Vegans must consider humanity, too

I’ve been a vegan since my sophomore year of high school. This means I do not eat any animal products, including meat, fish, dairy and eggs. It also means I avoid wearing animal products, such as leather, I try to avoid companies that test on animals and I don’t fund puppy mills, circuses or breeders. I am proud of my lifestyle and I believe most people would be doing the world a great service by adopting it.

That being said, I have found myself up in arms with much of the rest of the vegan community. This conflict stems from the fact that so many have become so engulfed in the fight for animal liberation, they seem to forget that humans, too, are living breathing creatures. Even those who only purchase animal-free, plant-based products are not living a cruelty-free lifestyle. There is human suffering, too.

I believe in contextualizing veganism not just in terms of animal welfare, but global welfare. This means taking care of the environment. This means pursuing fair trade products. It means checking that what you buy and consume is sourced ethically, and that it does not use slave labor or child labor or outsource work to sweatshops.

It astounds me to see my fellow vegans lament animals in cages, but ignore the human children trapped in cages at the border. I see them condemn the wholesale slaughter of farm animals and then turn a blind eye to the concentration camps killing Uighur Muslims in China. I see them compare modern day agriculture to slavery and the Holocaust with no regard to how those comparisons may harm the very people at the center of these historical atrocities.

I am a vegan because I believe in living empathetically, compassionately and sustainably. While all vegans are not guilty of these follies, many are. In doing so, they violate the very pillars of cruelty-free living which they claim to embody.

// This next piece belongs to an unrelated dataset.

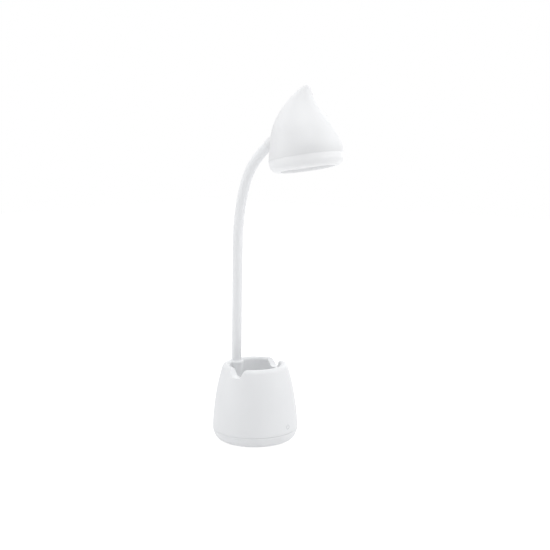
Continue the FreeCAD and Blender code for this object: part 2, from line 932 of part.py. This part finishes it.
def heat_spreader():
    shape = upright(spreader_radius, 0, 0, led_board_top, spreader_top)
    cuts = [through(spreader_hole_radius, V(0, 0, 0), led_board_top, spreader_top)]
    for angle in spreader_screw_angles:
        place = on_circle(spreader_screw_circle, angle, 0)
        cuts.append(through(spreader_screw_radius + fit, place, led_board_top, spreader_top))
    return shape.cut(cuts)


def spreader_screws():
    sizes = (spreader_screw_radius, spreader_screw_length, spreader_screw_head, spreader_screw_head_height)
    places = [on_circle(spreader_screw_circle, angle, led_board_top) for angle in spreader_screw_angles]
    return Part.makeCompound([screw(place, UP, *sizes) for place in places])


def head_lead():
    """From the upper fitting's bore down to the LED board, through the hole in the heat spreader."""
    start = entry + entry_direction * (shade_boss_reach + stub_beyond - stub_radius)
    out = start + entry_direction * (stub_radius + 2 * washer_radius)
    down = V(0, 0, out.z)
    end = V(0, 0, led_board_top)
    way = [start, out, down, end]
    turn_radius = (out - down).Length / 2
    edges = rounded_edges(way, (turn_radius, turn_radius / 2))
    return tube_along(edges, lead_radius, start, entry_direction)


# All nodes

def make_base():
    nodes["foot_pad"] = upright(foot_radius, 0, 0, 0, foot_thickness)
    nodes["base_cover"] = base_cover()
    nodes["ballast_plate"] = ballast_plate()
    nodes["battery_cradle"] = battery_cradle()
    nodes["battery_cell"] = battery_cell()
    nodes["battery_lead"] = battery_lead()
    nodes["main_board"] = main_board()
    nodes["charge_port"] = charge_port()
    nodes["touch_electrode"] = touch_electrode()
    nodes["touch_lead"] = touch_lead()
    nodes["lamp_lead"] = lamp_lead()
    nodes["pot_body"] = pot_body()
    nodes["cover_screws"] = cover_screws()
    nodes["board_screws"] = board_screws()


def make_neck():
    nodes["neck_lower_fitting"] = lower_fitting()
    nodes["neck_lower_washer"], nodes["neck_lower_nut"] = lower_clamp()
    for i in range(joint_count + 1):
        start = i - 1 if i > 0 else None
        end = i if i < joint_count else None
        nodes[f"neck_sleeve_{i:02d}"] = neck_piece(neck_radius, core_radius + fit, start, end)
        nodes[f"gooseneck_{i:02d}"] = neck_piece(core_radius, core_bore, start, end)
    nodes["neck_upper_fitting"] = upper_fitting()
    nodes["neck_upper_washer"], nodes["neck_upper_nut"] = upper_clamp()


def make_head():
    outside = shade_form()
    pieces = {
        "shade_shell": shade_shell(outside),
        "neck_collar": neck_collar(outside),
        "shade_band": shade_band(),
        "diffuser": diffuser(),
        "reflector": reflector(),
        "led_board": led_board(),
        "led_chips": led_chips(),
        "heat_spreader": heat_spreader(),
        "spreader_screws": spreader_screws(),
        "head_lead": head_lead(),
    }
    for name, shape in pieces.items():
        shape.Placement = head_place.multiply(shape.Placement)
        nodes[name] = shape


make_base()
make_neck()
make_head()
os.makedirs("parts", exist_ok=True)
for name, shape in nodes.items():
    shape.exportStep(f"parts/{name}.step")
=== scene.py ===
import json
from math import ceil, cos, pi, radians, sin

import bpy
from mathutils import Matrix, Vector
from mathutils.bvhtree import BVHTree


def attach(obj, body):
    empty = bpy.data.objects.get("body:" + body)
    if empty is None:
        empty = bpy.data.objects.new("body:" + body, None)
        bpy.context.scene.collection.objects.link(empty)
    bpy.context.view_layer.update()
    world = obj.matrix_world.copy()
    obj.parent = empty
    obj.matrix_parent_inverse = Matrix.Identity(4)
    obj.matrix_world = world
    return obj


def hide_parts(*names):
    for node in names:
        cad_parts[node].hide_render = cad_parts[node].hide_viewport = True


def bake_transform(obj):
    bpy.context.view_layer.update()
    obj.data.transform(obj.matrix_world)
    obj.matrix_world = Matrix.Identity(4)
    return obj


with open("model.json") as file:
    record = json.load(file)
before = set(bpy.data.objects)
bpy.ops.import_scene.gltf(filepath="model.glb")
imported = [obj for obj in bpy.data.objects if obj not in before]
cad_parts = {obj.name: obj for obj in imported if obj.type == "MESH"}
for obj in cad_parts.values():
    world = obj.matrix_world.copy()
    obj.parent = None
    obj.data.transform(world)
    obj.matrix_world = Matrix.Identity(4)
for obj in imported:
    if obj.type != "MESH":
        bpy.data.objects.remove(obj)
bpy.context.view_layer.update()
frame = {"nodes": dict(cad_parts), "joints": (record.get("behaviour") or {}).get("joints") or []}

# A rechargeable desk lamp: a pen-cup base, a gooseneck and a teardrop head.
# Metres and degrees. +Z is up, the front is -Y, and the neck stands at the back.

# The neck's middle line: a straight run and three bends, as (radius, angle)
neck_foot = Vector((0, 0.0302, 0.0915))
neck_lean = 1.26
neck_straight = 0.146
neck_bends = ((0.233, 17.75), (0.082, 24.5), (0.144, 11.2))
neck_radius = 0.006
socket_depth = 0.008
first_joint = 0.012
last_joint = 0.018

# The sleeve's mesh. A thin tongue on each length reaches into the next one's wall.
sleeve_wall = 0.001
sleeve_sides = 64
ring_step = 0.001
tongue_length = 0.002
tongue_step = 0.0001

# Power mark on the front of the pot: the height of its middle, its ring, which stays open over
# mark_gap degrees each side of the top, and the ends of its bar above the middle
mark_height = 0.0221
mark_radius = 0.0025
mark_stroke = 0.0005
mark_gap = 32.0
mark_bar = (0.0002, 0.0031)
mark_proud = 0.00004
mark_steps = 72
mark_bar_steps = 8
mark_cast_from = -1.0

# Camera: where it stands and how it looks at the lamp
camera_azimuth = -49.0
camera_distance = 1.0897
camera_height = 0.366
camera_pitch = 8.65
camera_yaw = 1.28
camera_lens = 60.2

# Stage and light
floor_size = 6.0
sky_colour = (0.424, 0.429, 0.438)
floor_white = 0.95
floor_shown = 0.92
floor_shadow = 0.36
# Each lamp is square and looks at the middle: its azimuth, its height angle and its watts
lamps = {
    "front_lamp": (-49, 60, 8.7),
    "right_lamp": (40, 25, 7.0),
    "right_rear_lamp": (101, 15, 2.6),
    "rear_lamp": (121, 32, 2.2),
    "left_rear_lamp": (-159, 50, 2.4),
    "left_lamp": (-139, 10, 4.2),
    "top_lamp": (-49, 90, 2.4),
}
lamp_size = 1.0
lamp_distance = 1.6
lamp_target = Vector((0, 0, 0.22))

# Patterns in the materials: the part of a noise's range that is used, the features per metre
# of the slow drift of a colour, and the circuit board's mask and tracks
noise_middle = (0.3, 0.7)
drift_scale = 22
mask_grain = 1500
mask_roughness = (0.25, 0.4)
track_scale = 190
track_gap = 0.03
track_height = 0.00002
track_light = 1.7

# Soft surfaces: the silicone's sheen and how far light goes into the diffuser
sheen_weight = 0.15
sheen_roughness = 0.4
opal_weight = 0.35
opal_reach = 0.003


# Materials

def shader_of(material):
    return material.node_tree.nodes["Principled BSDF"]


def new_material(name):
    material = bpy.data.materials.new(name)
    material.use_nodes = True
    tree = material.node_tree
    place = tree.nodes.new("ShaderNodeTexCoord")
    return material, tree, shader_of(material), place.outputs["Object"]


def noise(tree, place, scale, detail=2.0, squeeze=None):
    """A noise pattern of so many features per metre, and more along the axes that squeeze names."""
    if squeeze:
        mapping = tree.nodes.new("ShaderNodeMapping")
        mapping.inputs["Scale"].default_value = squeeze
        tree.links.new(place, mapping.inputs["Vector"])
        place = mapping.outputs["Vector"]
    pattern = tree.nodes.new("ShaderNodeTexNoise")
    pattern.inputs["Scale"].default_value = scale
    pattern.inputs["Detail"].default_value = detail
    tree.links.new(place, pattern.inputs["Vector"])
    return pattern.outputs["Fac"]


def ranged(tree, value, low, high):
    """The pattern's middle spread, turned into a range of values."""
    step = tree.nodes.new("ShaderNodeMapRange")
    ends = {"From Min": noise_middle[0], "From Max": noise_middle[1], "To Min": low, "To Max": high}
    for socket, end in ends.items():
        step.inputs[socket].default_value = end
    tree.links.new(value, step.inputs["Value"])
    return step.outputs["Result"]


def blended(tree, factor, first, second):
    mix = tree.nodes.new("ShaderNodeMix")
    mix.data_type = "RGBA"
    mix.inputs["A"].default_value = (*first, 1)
    mix.inputs["B"].default_value = (*second, 1)
    tree.links.new(factor, mix.inputs["Factor"])
    return next(o for o in mix.outputs if o.type == "RGBA")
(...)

To me, veganism is not just a dietary choice or a way of buying goods. It means being anti-racism, anti-sexism, anti-homophobia, anti-classism, anti-fascism and anti-violence. It means fighting systems of oppression which seek to harm or exploit all living creatures. Being vegan means rejecting a society that tells us humans that we must harm others to survive. But universal liberation will not come from a narrow-minded view of what peace and compassion entails.